Hideg meggyleves: Sour cherry soup is made and served cold. It’s a sweat soup with lots of sugar, whipped cream and, of course, sour cherries. It’s a special course because it can be eaten both as an appetizer or a desert. It is mainly consumed in the summer.

Photo: Juhász Norbert - We Love Budapest
Main dishes
Photo: Balkányi László - We Love Budapest

Főzelék: Literally means something that has been cooked. The vegetable stew-like food is a typical home made food in Hungary. It’s a very simple dish, normally eaten as the main course with bacon, or sausages on top. Unfortunately they rarely appear on restaurant menus, but it’s definitely worth trying.

Töltött káposzta: Cabbage roll is one of the most popular foods in Hungary. The cooked cabbage leaves are normally sour and are wrapped around different kinds of fillings, normally made of beef, pork and rice flavored with garlic and other spices. Once the rolls are ready, the whole thing is cooked.

Lecsó: The thick stew made of onions, pepper and tomatoes with salt and red paprika has already spread all over the world. And it is no surprise, because lecsó is easy to make but in the same time very tasty and filling. The best thing about it is that anyone can add anything to the traditional lecsó base, in order to make it unique. Everyone does it a little bit differently and we like it every time. We love it with some eggs.

Pörkölt: It looks almost like goulash and may even have a similar taste, but the two should not be confused.
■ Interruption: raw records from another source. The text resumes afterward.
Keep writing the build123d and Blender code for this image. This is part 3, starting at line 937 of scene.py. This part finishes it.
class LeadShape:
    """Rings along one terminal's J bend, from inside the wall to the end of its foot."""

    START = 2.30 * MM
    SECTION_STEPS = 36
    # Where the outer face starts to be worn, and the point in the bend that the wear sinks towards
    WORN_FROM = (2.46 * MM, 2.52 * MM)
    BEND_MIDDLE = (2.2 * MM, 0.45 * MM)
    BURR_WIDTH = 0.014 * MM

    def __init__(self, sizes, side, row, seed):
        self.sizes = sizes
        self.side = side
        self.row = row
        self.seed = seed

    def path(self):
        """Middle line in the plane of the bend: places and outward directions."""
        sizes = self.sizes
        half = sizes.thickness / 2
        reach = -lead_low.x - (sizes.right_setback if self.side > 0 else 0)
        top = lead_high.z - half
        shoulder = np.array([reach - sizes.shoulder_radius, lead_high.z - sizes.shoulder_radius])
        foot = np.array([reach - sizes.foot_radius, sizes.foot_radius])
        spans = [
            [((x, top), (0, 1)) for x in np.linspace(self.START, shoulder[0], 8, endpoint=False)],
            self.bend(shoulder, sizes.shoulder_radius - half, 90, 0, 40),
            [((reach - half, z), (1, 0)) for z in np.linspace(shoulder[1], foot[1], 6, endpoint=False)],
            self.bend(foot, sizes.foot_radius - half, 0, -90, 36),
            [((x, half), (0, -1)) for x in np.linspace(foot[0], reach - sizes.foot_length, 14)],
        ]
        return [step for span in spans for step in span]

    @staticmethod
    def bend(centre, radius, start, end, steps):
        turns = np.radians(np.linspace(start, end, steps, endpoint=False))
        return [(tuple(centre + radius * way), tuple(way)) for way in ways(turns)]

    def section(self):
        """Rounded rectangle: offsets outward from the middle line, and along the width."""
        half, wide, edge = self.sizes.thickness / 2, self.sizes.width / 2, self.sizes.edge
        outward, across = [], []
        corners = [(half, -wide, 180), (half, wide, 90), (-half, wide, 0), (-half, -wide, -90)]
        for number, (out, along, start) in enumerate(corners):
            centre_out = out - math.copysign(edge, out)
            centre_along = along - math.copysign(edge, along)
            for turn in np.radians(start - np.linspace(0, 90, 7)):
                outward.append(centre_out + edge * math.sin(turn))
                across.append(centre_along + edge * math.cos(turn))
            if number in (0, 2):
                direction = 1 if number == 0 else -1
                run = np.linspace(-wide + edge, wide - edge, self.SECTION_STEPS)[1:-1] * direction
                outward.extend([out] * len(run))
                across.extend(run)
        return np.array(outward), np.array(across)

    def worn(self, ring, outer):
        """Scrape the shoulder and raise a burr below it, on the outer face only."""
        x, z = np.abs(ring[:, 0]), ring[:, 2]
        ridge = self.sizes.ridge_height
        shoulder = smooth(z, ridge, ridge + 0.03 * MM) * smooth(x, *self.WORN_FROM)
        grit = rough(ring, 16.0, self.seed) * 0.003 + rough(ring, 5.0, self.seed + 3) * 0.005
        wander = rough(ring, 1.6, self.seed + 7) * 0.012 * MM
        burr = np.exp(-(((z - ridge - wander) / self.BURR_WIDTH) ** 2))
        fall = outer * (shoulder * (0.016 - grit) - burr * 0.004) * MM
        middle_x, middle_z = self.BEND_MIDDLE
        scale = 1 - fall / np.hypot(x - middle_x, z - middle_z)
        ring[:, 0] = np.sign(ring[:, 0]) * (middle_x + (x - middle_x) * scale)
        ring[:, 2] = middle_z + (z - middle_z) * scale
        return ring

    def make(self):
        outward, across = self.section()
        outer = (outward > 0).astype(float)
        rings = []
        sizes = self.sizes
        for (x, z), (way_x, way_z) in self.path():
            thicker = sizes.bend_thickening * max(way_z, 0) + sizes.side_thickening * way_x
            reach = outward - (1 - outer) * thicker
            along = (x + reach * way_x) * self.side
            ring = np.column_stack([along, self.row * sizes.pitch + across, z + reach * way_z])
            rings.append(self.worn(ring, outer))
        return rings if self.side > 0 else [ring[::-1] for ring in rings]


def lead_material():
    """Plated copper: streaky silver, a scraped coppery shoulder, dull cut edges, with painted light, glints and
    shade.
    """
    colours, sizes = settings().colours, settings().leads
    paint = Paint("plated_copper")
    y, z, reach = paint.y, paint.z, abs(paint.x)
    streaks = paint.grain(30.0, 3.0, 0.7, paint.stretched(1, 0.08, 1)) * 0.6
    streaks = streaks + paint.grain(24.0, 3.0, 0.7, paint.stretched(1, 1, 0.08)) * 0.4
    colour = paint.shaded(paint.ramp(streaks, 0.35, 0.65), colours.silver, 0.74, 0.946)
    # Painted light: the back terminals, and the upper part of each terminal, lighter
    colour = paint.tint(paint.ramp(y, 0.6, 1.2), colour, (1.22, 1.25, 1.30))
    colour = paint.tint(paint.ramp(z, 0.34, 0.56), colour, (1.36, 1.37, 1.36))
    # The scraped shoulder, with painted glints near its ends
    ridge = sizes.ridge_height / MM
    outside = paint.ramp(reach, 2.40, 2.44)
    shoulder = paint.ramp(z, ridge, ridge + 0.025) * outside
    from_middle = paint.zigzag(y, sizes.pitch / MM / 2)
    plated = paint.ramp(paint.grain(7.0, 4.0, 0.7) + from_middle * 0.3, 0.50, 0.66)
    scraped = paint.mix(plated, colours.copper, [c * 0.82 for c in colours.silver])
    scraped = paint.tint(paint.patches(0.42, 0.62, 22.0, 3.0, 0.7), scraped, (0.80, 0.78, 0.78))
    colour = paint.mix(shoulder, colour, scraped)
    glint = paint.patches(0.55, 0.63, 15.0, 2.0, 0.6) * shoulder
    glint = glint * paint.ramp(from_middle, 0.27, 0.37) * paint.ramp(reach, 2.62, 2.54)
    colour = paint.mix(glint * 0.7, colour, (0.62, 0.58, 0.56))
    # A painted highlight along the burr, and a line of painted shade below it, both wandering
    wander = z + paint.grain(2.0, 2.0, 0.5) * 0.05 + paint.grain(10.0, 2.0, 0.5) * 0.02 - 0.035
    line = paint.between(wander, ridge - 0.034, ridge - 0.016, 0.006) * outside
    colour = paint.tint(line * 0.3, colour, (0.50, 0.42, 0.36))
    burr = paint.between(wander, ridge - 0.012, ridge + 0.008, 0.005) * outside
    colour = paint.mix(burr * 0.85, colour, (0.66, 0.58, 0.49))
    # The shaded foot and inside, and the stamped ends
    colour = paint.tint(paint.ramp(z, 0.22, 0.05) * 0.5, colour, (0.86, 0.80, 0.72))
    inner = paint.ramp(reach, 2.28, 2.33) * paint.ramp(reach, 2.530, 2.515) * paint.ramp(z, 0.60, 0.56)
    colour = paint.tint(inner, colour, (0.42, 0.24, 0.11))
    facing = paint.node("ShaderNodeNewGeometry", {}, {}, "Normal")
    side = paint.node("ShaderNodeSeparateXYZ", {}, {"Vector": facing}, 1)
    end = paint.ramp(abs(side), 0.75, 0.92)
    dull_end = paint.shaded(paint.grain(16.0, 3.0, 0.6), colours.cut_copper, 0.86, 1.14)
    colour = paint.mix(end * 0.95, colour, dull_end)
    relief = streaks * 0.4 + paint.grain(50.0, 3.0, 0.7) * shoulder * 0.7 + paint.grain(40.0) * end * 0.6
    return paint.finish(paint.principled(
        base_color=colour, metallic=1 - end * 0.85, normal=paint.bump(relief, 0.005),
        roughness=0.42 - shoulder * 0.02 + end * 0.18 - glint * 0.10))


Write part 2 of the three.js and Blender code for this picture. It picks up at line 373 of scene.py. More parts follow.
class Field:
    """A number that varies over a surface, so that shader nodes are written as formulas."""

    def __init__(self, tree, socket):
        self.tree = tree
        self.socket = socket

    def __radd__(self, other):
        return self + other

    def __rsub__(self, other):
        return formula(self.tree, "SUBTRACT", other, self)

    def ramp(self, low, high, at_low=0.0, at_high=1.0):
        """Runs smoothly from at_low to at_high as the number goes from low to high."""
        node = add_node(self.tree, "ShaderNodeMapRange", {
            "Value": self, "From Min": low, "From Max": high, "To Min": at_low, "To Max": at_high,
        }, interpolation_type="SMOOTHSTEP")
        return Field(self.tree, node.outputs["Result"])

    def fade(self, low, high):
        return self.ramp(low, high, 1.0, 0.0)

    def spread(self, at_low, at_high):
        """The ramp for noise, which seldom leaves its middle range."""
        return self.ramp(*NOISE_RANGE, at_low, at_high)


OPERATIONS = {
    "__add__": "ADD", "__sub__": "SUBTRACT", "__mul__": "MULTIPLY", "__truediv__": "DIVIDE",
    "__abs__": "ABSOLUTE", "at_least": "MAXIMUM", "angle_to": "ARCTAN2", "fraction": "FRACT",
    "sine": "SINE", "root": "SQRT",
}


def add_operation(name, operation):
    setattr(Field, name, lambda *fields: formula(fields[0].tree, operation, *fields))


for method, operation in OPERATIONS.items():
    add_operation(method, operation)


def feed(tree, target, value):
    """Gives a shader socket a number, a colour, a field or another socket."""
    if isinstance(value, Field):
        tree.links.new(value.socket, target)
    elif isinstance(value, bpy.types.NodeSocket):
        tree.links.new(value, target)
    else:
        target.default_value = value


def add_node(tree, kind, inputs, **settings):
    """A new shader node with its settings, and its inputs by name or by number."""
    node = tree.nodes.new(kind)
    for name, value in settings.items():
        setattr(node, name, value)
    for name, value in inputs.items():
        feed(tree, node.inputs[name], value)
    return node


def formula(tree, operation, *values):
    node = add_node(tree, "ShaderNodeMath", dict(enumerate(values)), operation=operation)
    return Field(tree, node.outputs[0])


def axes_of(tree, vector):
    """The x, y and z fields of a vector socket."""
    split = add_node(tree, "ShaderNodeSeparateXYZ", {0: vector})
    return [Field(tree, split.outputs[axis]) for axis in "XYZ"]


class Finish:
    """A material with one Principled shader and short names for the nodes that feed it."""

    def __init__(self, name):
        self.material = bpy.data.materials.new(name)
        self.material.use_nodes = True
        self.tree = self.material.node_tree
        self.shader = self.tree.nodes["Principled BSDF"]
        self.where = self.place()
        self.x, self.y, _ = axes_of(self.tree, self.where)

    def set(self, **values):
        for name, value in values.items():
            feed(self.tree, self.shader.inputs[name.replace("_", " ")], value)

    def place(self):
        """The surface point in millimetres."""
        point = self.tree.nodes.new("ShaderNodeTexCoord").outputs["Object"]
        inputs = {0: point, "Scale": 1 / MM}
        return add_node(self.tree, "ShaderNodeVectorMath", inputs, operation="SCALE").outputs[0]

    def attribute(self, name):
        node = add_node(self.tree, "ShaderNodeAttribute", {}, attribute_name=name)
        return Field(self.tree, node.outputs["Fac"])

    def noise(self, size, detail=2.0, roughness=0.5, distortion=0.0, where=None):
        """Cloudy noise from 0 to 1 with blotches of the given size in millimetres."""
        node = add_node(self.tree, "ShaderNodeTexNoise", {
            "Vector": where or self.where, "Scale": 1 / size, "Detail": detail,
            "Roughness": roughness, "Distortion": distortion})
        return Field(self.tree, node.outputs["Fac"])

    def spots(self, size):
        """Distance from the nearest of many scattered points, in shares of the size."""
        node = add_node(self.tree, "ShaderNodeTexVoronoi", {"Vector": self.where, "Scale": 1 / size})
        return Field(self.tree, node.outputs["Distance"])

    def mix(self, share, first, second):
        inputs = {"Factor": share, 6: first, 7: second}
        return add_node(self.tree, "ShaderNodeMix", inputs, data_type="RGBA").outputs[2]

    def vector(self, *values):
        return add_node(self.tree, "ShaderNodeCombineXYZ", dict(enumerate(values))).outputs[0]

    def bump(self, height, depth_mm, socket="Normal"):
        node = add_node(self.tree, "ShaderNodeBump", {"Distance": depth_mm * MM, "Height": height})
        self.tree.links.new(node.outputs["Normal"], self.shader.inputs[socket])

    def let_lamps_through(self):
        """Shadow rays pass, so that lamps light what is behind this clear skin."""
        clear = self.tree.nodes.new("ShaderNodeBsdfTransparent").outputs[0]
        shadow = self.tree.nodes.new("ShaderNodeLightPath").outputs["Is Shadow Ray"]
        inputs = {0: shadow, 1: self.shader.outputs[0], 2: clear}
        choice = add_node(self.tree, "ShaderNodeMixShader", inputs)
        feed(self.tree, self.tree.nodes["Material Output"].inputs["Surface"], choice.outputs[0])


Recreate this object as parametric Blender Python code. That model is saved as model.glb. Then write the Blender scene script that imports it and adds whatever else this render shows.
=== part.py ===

Pörkölt is not a soup but a thick meat stew with boneless beef, chicken, lamb or pork, onions, sweet paprika and some vegetables. Of course, the most important spice is paprika powder that defines the taste of pörkölt. It can be eaten with rice, potatoes but it can also be considered a complete meal with only some bread and salad.

Paprikás csirke: It’s one of the most popular Hungarian foods. Chicken paprikash is basically chicken, cooked in creamy bell pepper stew, with onions, butter, garlic and/or tomatoes. It’s a tasty and filling dish, normally served with egg-noodles but it goes well with rice or potatoes as well.

Photo: We Love Budapest

Bejgli: It’s normally eaten on Easter and Christmas, but a real bejgli fan cannot get enough of these magical sweet rolls. In most cases two kinds of bejglis are made: one with minced walnut filling and another one with a special filling made of poppy seed.

Szilvásgombóc: The famous plum-ball can also be eaten as a main course after the soup but we prefer to consider it a yummy surprise after cleaning our plates completely. The balls can be made of old bread, flour and potatoes with a plum in the middle topped with cinnamon sugar.

Kürtőskalács: Chimney cake is originally from Transylvania but it’s also very popular in Budapest. There are no festivals or outdoor events without a kürtőskalács stand and we are all happy for that. It’s made of a think ribbon-like pastry rolled up around a wooden cylinder, then cooked and sprinkled with sugar or cinnamon.

Dobos torta: One of the most common cakes in confectionaries is Dobos cake. It’s a 5-layer sponge cake with chocolate buttercream between the layers and a caramel slice on top.